»»
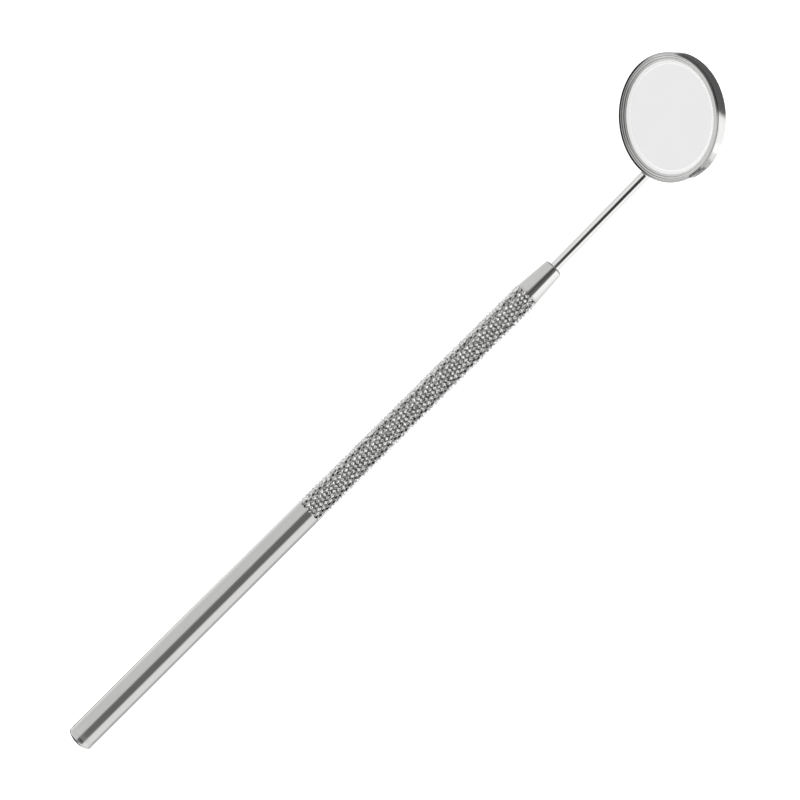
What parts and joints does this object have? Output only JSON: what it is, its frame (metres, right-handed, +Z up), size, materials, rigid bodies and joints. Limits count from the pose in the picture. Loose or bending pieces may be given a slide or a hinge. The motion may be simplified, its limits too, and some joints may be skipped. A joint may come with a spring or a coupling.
{
  "type": "mouth mirror",
  "caption": "Dental mouth mirror: a slim hollow steel handle with a knurled grip and tapered nose, and a round framed glass mirror on an angled stem that screws into the nose.",
  "frame": {"origin": "middle of the bottom of the whole object, on the surface that it lies on", "axes": "+X along the handle's axis towards the mirror head, +Z up from the surface that it lies on, +Y to the left of the handle, on the side that the mirror leans and faces"},
  "size_m": [0.1738, 0.023, 0.0198],
  "materials": {
    "handle_steel": "polished stainless steel, with a rolled diamond knurl on the grip",
    "plug_steel": "polished stainless steel dome",
    "weld_bead": "weld bead, ground and polished flush",
    "nose_steel": "turned and polished stainless steel",
    "thread_steel": "rolled thread, satin",
    "stem_steel": "polished stainless steel rod",
    "braze": "silver braze, slightly uneven",
    "cup_steel": "drawn and polished stainless steel",
    "seal": "pale grey sealing ring",
    "clear_glass": "flat polished glass with a ground edge",
    "reflective_film": "bright reflective metal film on the front of the glass",
    "bond": "thin grey adhesive behind the glass",
    "cushion": "thin pressed cushion"
  },
  "bodies": {
    "handle": {"handle_tube": "handle_steel", "rear_plug": "plug_steel", "rear_weld_ring": "weld_bead", "nose_bush": "nose_steel", "nose_weld_ring": "weld_bead"},
    "screw_thread": {"threaded_stud": "thread_steel"},
    "mirror_head": {"stem": "stem_steel", "stem_braze": "braze", "mirror_cup": "cup_steel", "edge_seal": "seal", "mirror_glass": "clear_glass", "mirror_coating": "reflective_film", "glass_adhesive": "bond", "backing_disc": "cushion"}
  },
  "joints": [
    {"name": "head_travel", "type": "slide", "parent": "handle", "child": "screw_thread", "axis": [1, 0, 0], "range_m": [0, 0.0045]},
    {"name": "head_turn", "type": "hinge", "parent": "screw_thread", "child": "mirror_head", "pos_m": [0.04096, -0.00463, 0.00275], "axis": [1, 0, 0], "range_deg": [0, 3600]}
  ],
  "couplings": [
    {"joint": "head_turn", "follows": "head_travel", "rad_per_m": 13963}
  ]
}
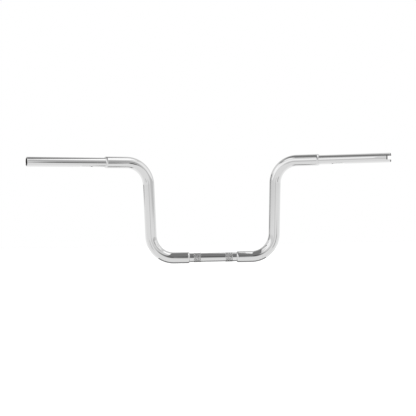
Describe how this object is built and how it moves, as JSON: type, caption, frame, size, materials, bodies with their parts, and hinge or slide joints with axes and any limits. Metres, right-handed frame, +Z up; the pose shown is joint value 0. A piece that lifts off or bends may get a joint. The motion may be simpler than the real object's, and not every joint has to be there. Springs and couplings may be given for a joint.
{
  "type": "motorcycle handlebar",
  "caption": "Chromed ape hanger handlebar bent from stepped tube, with knurled riser bands, slots for the switch wiring and a notched throttle end.",
  "frame": {"origin": "on the axis of the clamp section, midway between the two risers", "axes": "+X to the rider's right along the clamp section, +Y forward, +Z up along the uprights"},
  "size_m": [0.9571, 0.1683, 0.2988],
  "materials": {
    "chrome": "polished chrome plate"
  },
  "bodies": {
    "root": {"handlebar": "chrome"}
  },
  "joints": []
}
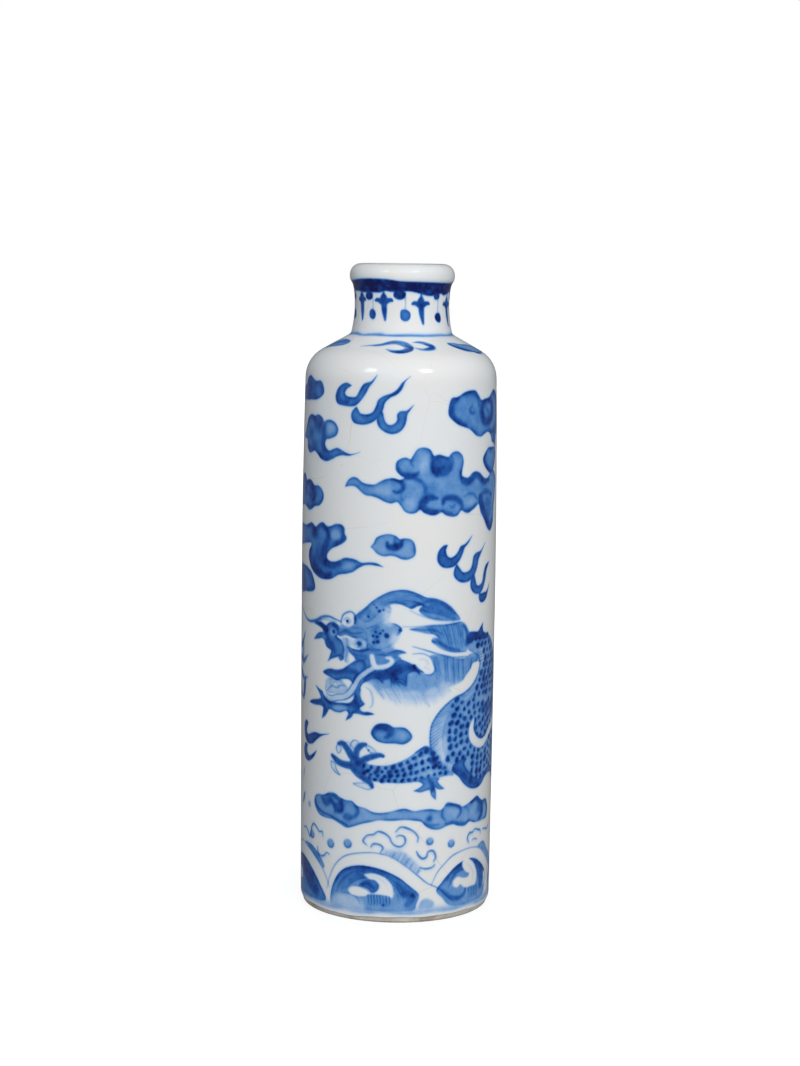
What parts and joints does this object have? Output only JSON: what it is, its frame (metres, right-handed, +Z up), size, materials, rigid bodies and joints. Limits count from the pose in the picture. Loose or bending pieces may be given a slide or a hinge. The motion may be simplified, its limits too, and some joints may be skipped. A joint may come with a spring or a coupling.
{
  "type": "snuff bottle",
  "caption": "Slim cylindrical porcelain snuff bottle with a short neck, rolled lip, hollow chamber, turned bare foot ring and recessed glazed base, underglaze painted in blue.",
  "frame": {"origin": "middle of the foot's resting plane", "axes": "+Z up along the bottle's axis; -Y is the side the picture shows, with the dragon's head"},
  "size_m": [0.0242, 0.0242, 0.08],
  "materials": {
    "porcelain_body": "fired white porcelain, bare inside the chamber",
    "bare_porcelain": "unglazed, turned and sanded, beige where it was fired bare",
    "base_glaze": "glossy clear glaze, faintly blue",
    "painted_glaze": "glossy clear glaze over cobalt blue painting on white"
  },
  "bodies": {
    "root": {"body_wall": "porcelain_body", "base_disc": "porcelain_body", "foot_ring": "bare_porcelain", "base_glaze": "base_glaze", "neck_collar": "porcelain_body", "mouth_lip": "porcelain_body", "glaze_coat": "painted_glaze"}
  },
  "joints": []
}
««
REQUEST: Give the data again, exactly as it stands.

OUTPUT OF THE TASK:
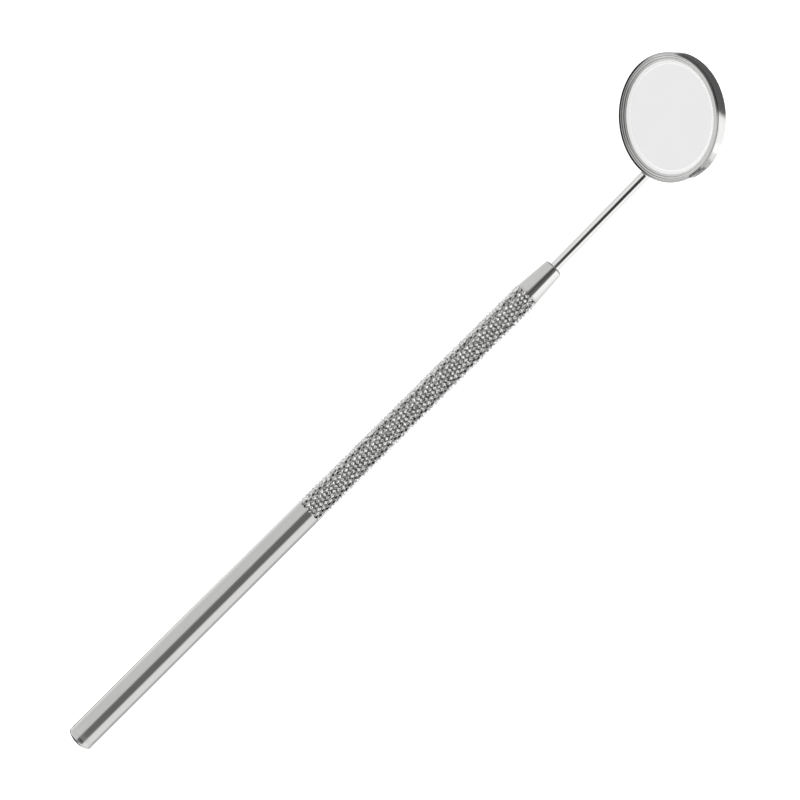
What parts and joints does this object have? Output only JSON: what it is, its frame (metres, right-handed, +Z up), size, materials, rigid bodies and joints. Limits count from the pose in the picture. Loose or bending pieces may be given a slide or a hinge. The motion may be simplified, its limits too, and some joints may be skipped. A joint may come with a spring or a coupling.
{
  "type": "mouth mirror",
  "caption": "Dental mouth mirror: a slim hollow steel handle with a knurled grip and tapered nose, and a round framed glass mirror on an angled stem that screws into the nose.",
  "frame": {"origin": "middle of the bottom of the whole object, on the surface that it lies on", "axes": "+X along the handle's axis towards the mirror head, +Z up from the surface that it lies on, +Y to the left of the handle, on the side that the mirror leans and faces"},
  "size_m": [0.1738, 0.023, 0.0198],
  "materials": {
    "handle_steel": "polished stainless steel, with a rolled diamond knurl on the grip",
    "plug_steel": "polished stainless steel dome",
    "weld_bead": "weld bead, ground and polished flush",
    "nose_steel": "turned and polished stainless steel",
    "thread_steel": "rolled thread, satin",
    "stem_steel": "polished stainless steel rod",
    "braze": "silver braze, slightly uneven",
    "cup_steel": "drawn and polished stainless steel",
    "seal": "pale grey sealing ring",
    "clear_glass": "flat polished glass with a ground edge",
    "reflective_film": "bright reflective metal film on the front of the glass",
    "bond": "thin grey adhesive behind the glass",
    "cushion": "thin pressed cushion"
  },
  "bodies": {
    "handle": {"handle_tube": "handle_steel", "rear_plug": "plug_steel", "rear_weld_ring": "weld_bead", "nose_bush": "nose_steel", "nose_weld_ring": "weld_bead"},
    "screw_thread": {"threaded_stud": "thread_steel"},
    "mirror_head": {"stem": "stem_steel", "stem_braze": "braze", "mirror_cup": "cup_steel", "edge_seal": "seal", "mirror_glass": "clear_glass", "mirror_coating": "reflective_film", "glass_adhesive": "bond", "backing_disc": "cushion"}
  },
  "joints": [
    {"name": "head_travel", "type": "slide", "parent": "handle", "child": "screw_thread", "axis": [1, 0, 0], "range_m": [0, 0.0045]},
    {"name": "head_turn", "type": "hinge", "parent": "screw_thread", "child": "mirror_head", "pos_m": [0.04096, -0.00463, 0.00275], "axis": [1, 0, 0], "range_deg": [0, 3600]}
  ],
  "couplings": [
    {"joint": "head_turn", "follows": "head_travel", "rad_per_m": 13963}
  ]
}
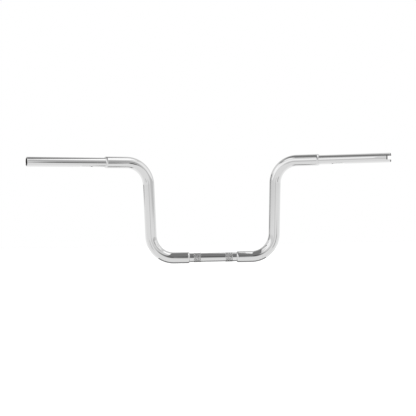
Describe how this object is built and how it moves, as JSON: type, caption, frame, size, materials, bodies with their parts, and hinge or slide joints with axes and any limits. Metres, right-handed frame, +Z up; the pose shown is joint value 0. A piece that lifts off or bends may get a joint. The motion may be simpler than the real object's, and not every joint has to be there. Springs and couplings may be given for a joint.
{
  "type": "motorcycle handlebar",
  "caption": "Chromed ape hanger handlebar bent from stepped tube, with knurled riser bands, slots for the switch wiring and a notched throttle end.",
  "frame": {"origin": "on the axis of the clamp section, midway between the two risers", "axes": "+X to the rider's right along the clamp section, +Y forward, +Z up along the uprights"},
  "size_m": [0.9571, 0.1683, 0.2988],
  "materials": {
    "chrome": "polished chrome plate"
  },
  "bodies": {
    "root": {"handlebar": "chrome"}
  },
  "joints": []
}
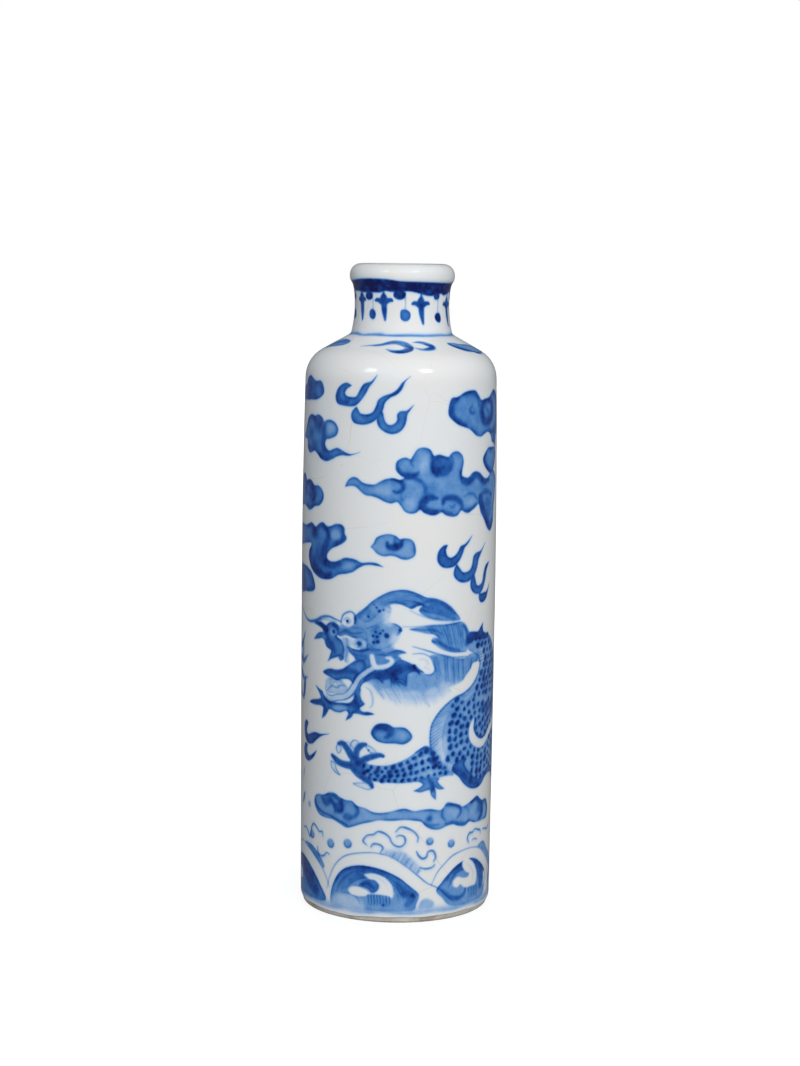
What parts and joints does this object have? Output only JSON: what it is, its frame (metres, right-handed, +Z up), size, materials, rigid bodies and joints. Limits count from the pose in the picture. Loose or bending pieces may be given a slide or a hinge. The motion may be simplified, its limits too, and some joints may be skipped. A joint may come with a spring or a coupling.
{
  "type": "snuff bottle",
  "caption": "Slim cylindrical porcelain snuff bottle with a short neck, rolled lip, hollow chamber, turned bare foot ring and recessed glazed base, underglaze painted in blue.",
  "frame": {"origin": "middle of the foot's resting plane", "axes": "+Z up along the bottle's axis; -Y is the side the picture shows, with the dragon's head"},
  "size_m": [0.0242, 0.0242, 0.08],
  "materials": {
    "porcelain_body": "fired white porcelain, bare inside the chamber",
    "bare_porcelain": "unglazed, turned and sanded, beige where it was fired bare",
    "base_glaze": "glossy clear glaze, faintly blue",
    "painted_glaze": "glossy clear glaze over cobalt blue painting on white"
  },
  "bodies": {
    "root": {"body_wall": "porcelain_body", "base_disc": "porcelain_body", "foot_ring": "bare_porcelain", "base_glaze": "base_glaze", "neck_collar": "porcelain_body", "mouth_lip": "porcelain_body", "glaze_coat": "painted_glaze"}
  },
  "joints": []
}